Value-driven multi-class overload management in real-time database systems

Abstract: In complex real-time applications, real-time systems handle significant amounts of information that must be managed efficiently, motivating the need for incorporating real- time database management into real-time systems. However, resource management in real- time database systems is a complex issue. Since these systems often operate in environments of imminent and transient overloads, efficient overload handling is crucial to the performance of a real-time database system. In this thesis, we focus on dynamic overload management in real-time database systems. The multi-class workload consists of transaction classes having critical transactions with contingency transactions and non-critical transactions.

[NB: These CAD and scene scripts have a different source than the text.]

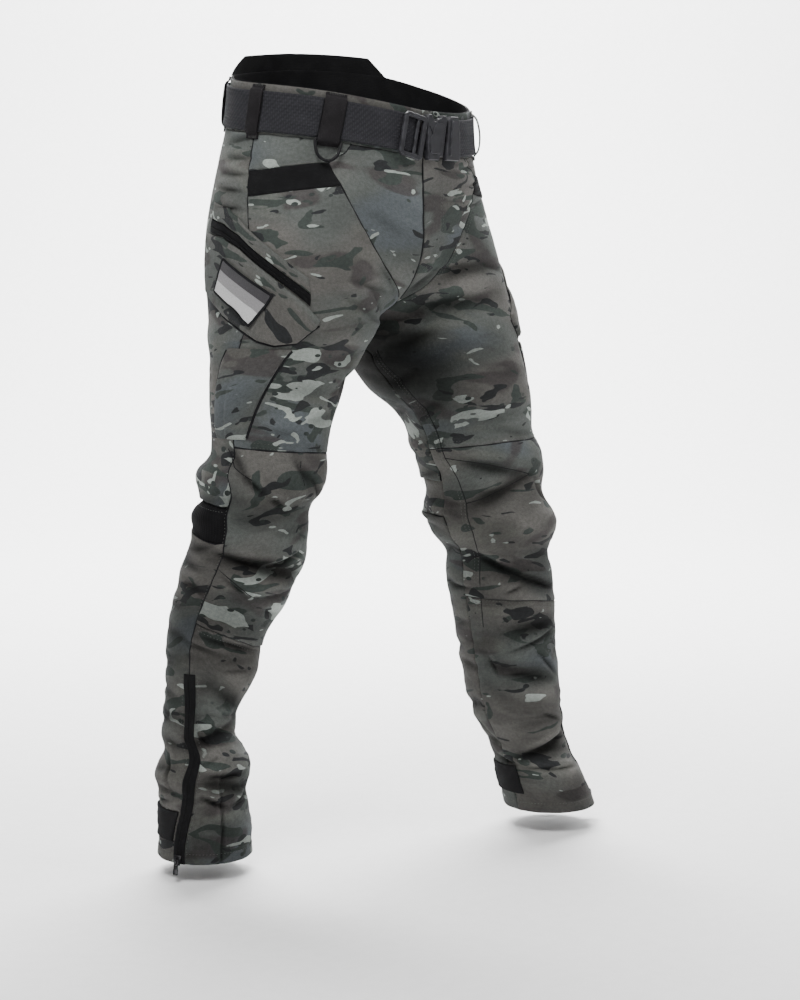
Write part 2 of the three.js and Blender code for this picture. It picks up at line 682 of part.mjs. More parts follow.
for (const leg of ["R", "L"]) {
  const low = PANEL_RISE;
  const high = PANEL_RISE + POCKET_WALL;
  addPatch(`cargo_welt_${leg}`, leg, between(cargoWelt), 12, 2, low, high);
  addPatch(`cargo_zip_${leg}`, leg, between(cargoZip), 12, 1, low, high - 0.4);
  addPatch(`cargo_front_${leg}`, leg, between(cargoFlap), 14, 6, low, high, FLAP_PUFF);
  const bag = (p, q) => {
    const z = lerp(cargoBag[0].z, cargoBag[cargoBag.length - 1].z, q);
    const front = read(cargoBag, "z", z, "front");
    const rear = read(cargoBag, "z", z, "rear");
    return [lerp(front, rear, p), z];
  };
  addPatch(`cargo_bag_${leg}`, leg, bag, 6, 8, low, high, BAG_PUFF);
  const hem = levels[leg][levels[leg].length - 1].side;
  const zipHalf = ZIP_WIDTH / 2 / (2 * Math.PI * 52);
  const zip = (p, q) => {
    const z = lerp(ZIP_TOP, hem, q);
    return [read(outseam, "z", z, "t") + lerp(-zipHalf, zipHalf, p), z];
  };
  addPatch(`ankle_zip_${leg}`, leg, zip, 2, 18, low, high - 0.4);
  const strapTop = levels[leg].find((level) => level.at === "tabTop").side;
  const strapLow = levels[leg].find((level) => level.at === "tabLow").side;
  const strap = (p, q) => {
    const z = lerp(strapTop, strapLow, q);
    return [lerp(read(outseam, "z", z, "t") + STRAP_START, STRAP_END, p), z];
  };
  addPatch(`hem_strap_${leg}`, leg, strap, 14, 3, low, high);
}

// Patch: its own sides, turned with the pocket
const patchTurn = (PATCH_SLOPE * Math.PI) / 180;
const perTurn = skin("R", PATCH_T + 0.02, PATCH_Z).distanceTo(skin("R", PATCH_T - 0.02, PATCH_Z)) / 0.04;
const patchPlace = (p, q) => {
  const a = (p - 0.5) * PATCH_WIDTH;
  const b = (0.5 - q) * PATCH_HEIGHT;
  const across = -a * Math.cos(patchTurn) - b * Math.sin(patchTurn);
  const up = -a * Math.sin(patchTurn) + b * Math.cos(patchTurn);
  return [PATCH_T + across / perTurn, PATCH_Z + up];
};
addPatch("patch", "R", patchPlace, 8, 5, 7.6, 9.2);

// Rings round the waist follow the columns of both sheets, from the wearer's right front over
// the back to the left front
const waistStops = [
  ...sheets.R[0].map((s) => ({ leg: "R", t: s.t })),
  ...sheets.L[0].slice(0, -1).map((s) => ({ leg: "L", t: s.t })).reverse(),
];

function addRing(name, stops, heights, low, high) {
  const outer = new Map();
  const inner = new Map();
  const triangles = [];
  stops.forEach((stop, i) => {
    heights.forEach((height, j) => {
      const z = height(stop);
      const p = skin(stop.leg, stop.t, z);
      const n = outward(stop.leg, stop.t, z, skin);
      if (stop.t < 0.002 || stop.t > 0.998) n.setX(0).normalize();
      const side = stop.leg === "R" ? -1 : 1;
      for (const [map, out] of [[outer, high], [inner, low]]) {
        const v = p.clone().addScaledVector(n, out);
        if (stop.t < 0.002) v.x = (side * SEAM) / 2;
        map.set(`${i}:${j}`, v);
      }
    });
  });
  for (let j = 0; j < heights.length - 1; j += 1) {
    for (let i = 0; i < stops.length - 1; i += 1) {
      const [a, b, c, d] = [`${i}:${j}`, `${i + 1}:${j}`, `${i + 1}:${j + 1}`, `${i}:${j + 1}`];
      triangles.push([a, b, d], [b, c, d]);
    }
  }
  addShell(name, outer, inner, triangles);
}

const level = (z) => () => z;
addRing("waistband", waistStops, [level(0), level(-27), level(-BAND_HEIGHT + SEAM / 2)], -BAND_WALL, 0);
const facingOut = -BAND_WALL - SEAM;
addRing("waist_facing", waistStops, [level(0), level(-27), level(-52)], facingOut - FACING_WALL, facingOut);
const riseStops = [];
for (const leg of ["R", "L"]) {
  const half = [];
  for (let i = 0; i <= 3; i += 1) {
    half.push({ leg, t: lerp(BACK_RISE_FROM, BACK_RISE_FULL[leg], i / 3) });
  }
  for (let i = 1; i <= 5; i += 1) {
    half.push({ leg, t: lerp(BACK_RISE_FULL[leg], 1, i / 5) });
  }
  riseStops.push(...(leg === "R" ? half : half.reverse().slice(1)));
}
const riseTop = ({ leg, t }) => {
  const u = (t - BACK_RISE_FROM) / (BACK_RISE_FULL[leg] - BACK_RISE_FROM);
  return SEAM + 1 + (BACK_RISE - 1) * clamp(u, 0, 1);
};
const riseMiddle = (stop) => lerp(riseTop(stop), SEAM, 0.5);
addRing("back_rise", riseStops, [riseTop, riseMiddle, level(SEAM)], -BAND_WALL, -0.2);

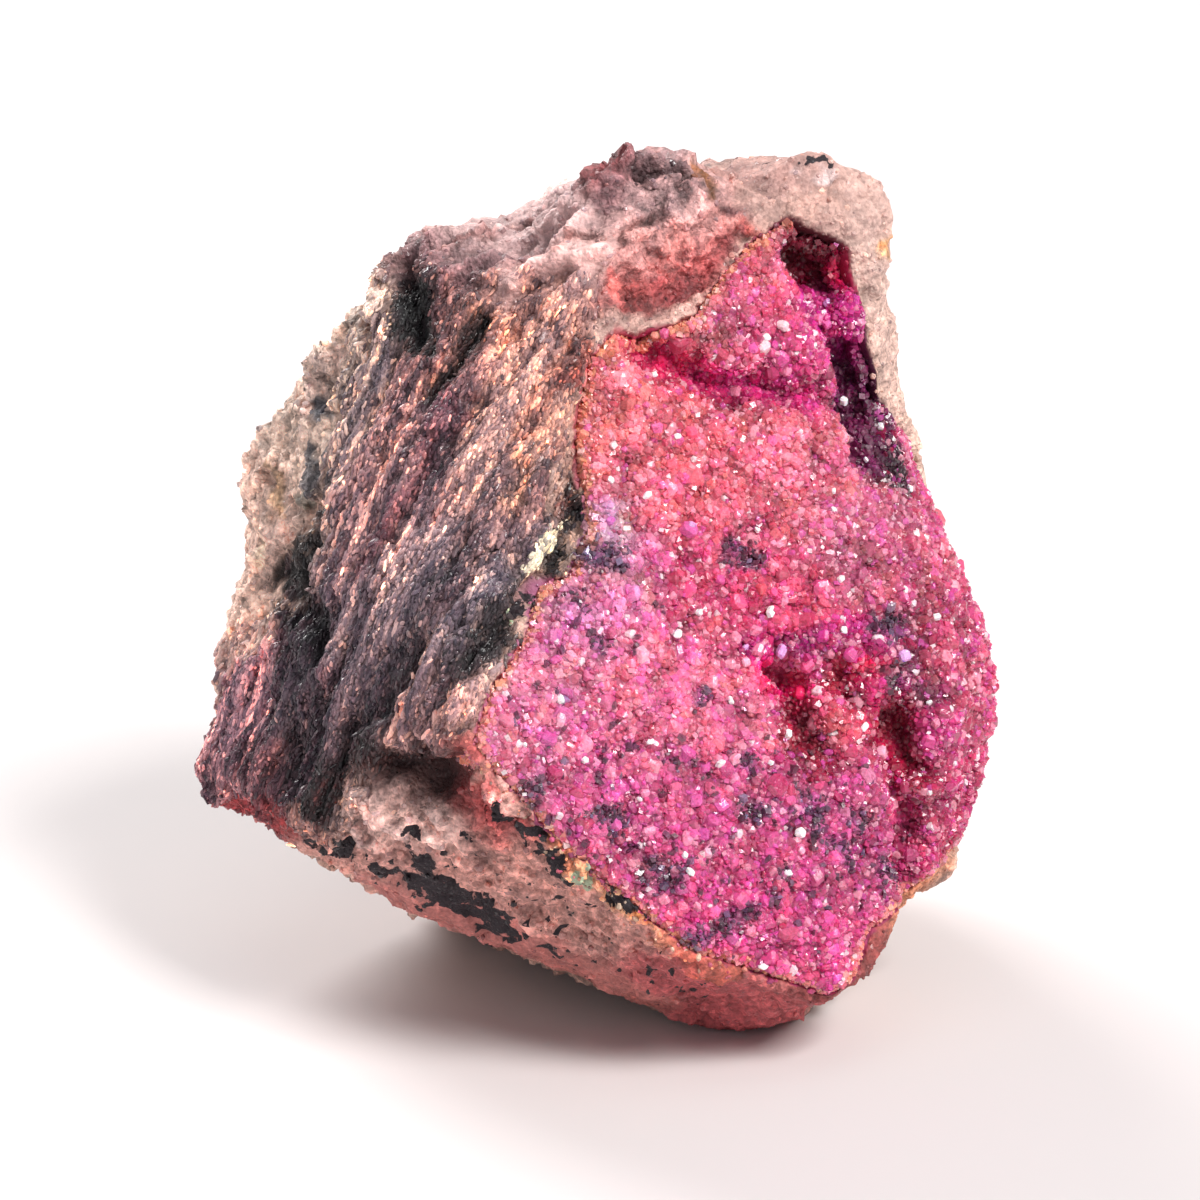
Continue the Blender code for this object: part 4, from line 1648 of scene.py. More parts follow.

Non-critical transaction classes may have additional requirements specifying the minimum acceptable completion ratios that should be met in order to maintain system correctness. We propose a framework which has been implemented and evaluated for resolving transient overloads in such workloads. The contributions of our work are fourfold as the framework consists of (i) a new scheduling architecture and (ii) a strategy for resolving transient overloads by re-allocating resources, (iii) a value-driven overload management algorithm (OR-ULD) that supports the strategy, running in 0{n log n) time (where n is the number of transactions), and (iv) a bias control mechanism (OR-ULD/BC). The performance of OR-ULD and OR-ULD/BC is evaluated by extensive simulations. Results show that, within a specified operational envelope, OR-ULD enforces critical time constraints for multi-class transaction workloads and OR-ULD/BC further enforces minimum class completion ratio requirements.